Three sisters of the above name have displayed much talent in pursuing this walk of literature; and the praise which has been bestowed by romance readers upon their several labours is but a just tribute to their industry and literary deserts.

In addition to his romantic productions, which are of a superior class, the gentleman, of whom I now speak, is the author of a novel entitled the Vagabond, containing an instructive lesson and excellent sarcasm upon the pursuits of a misguided individual, who, led astray by the false philosophy of the then revolutionized France, became a prey to sufferings and misfortunes which were the sole result of his own misguided opinions and immoral pursuits.

The Pilgrim of the Cross, from the pen of Mrs. Helme, though possessing great merit as a romance, must, notwithstanding, yield the palm to her Farmer of Inglewood Forest, than which a better novel, perhaps, has not of late years issued from the British press.

Fully determined to attempt every style of literature, our great epic laureat has not disdained to herd with the children of romance by producing the above performance, throughout which we find a great deal that calls to remembrance the pompous and declamatory ebullitions contained in Sydney's Arcadia; in short, all the lucubrations of this gentleman display a certain something which indicates that the writer is desirous of exclaiming with King Richard, “I have no brother, am like no brother.”
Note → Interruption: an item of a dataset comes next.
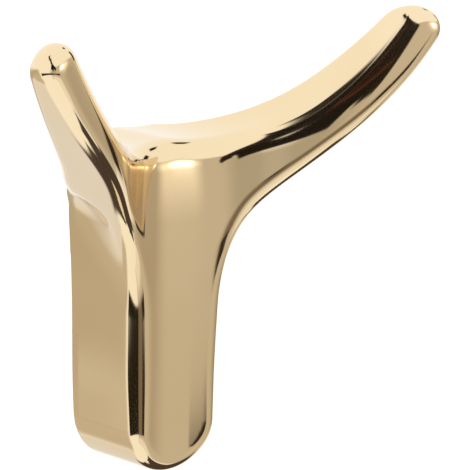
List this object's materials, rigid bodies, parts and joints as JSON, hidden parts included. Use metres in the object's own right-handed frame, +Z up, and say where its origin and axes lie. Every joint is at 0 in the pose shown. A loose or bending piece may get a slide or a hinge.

The abilities of Messrs. Murphy and Lathom are of the most respectable class, with whom may be conjoined Mr. N. Brewer; not so is it, however, with Miss Stanhope, who produced the Bandit's Bride, a romance which will never soar above mediocrity in the judgment of any unbiassed reader. Having now brought Sir Noodle to the termination of his muse's present flight, I deem it necessary to remark that the catalogue of non-descripts, designating themselves retailers of the wonderful, might be extended beyond all conception; but when it is remembered that such annotations could contain nothing but a recapitulation of unknown names, the catalogue may well be spared.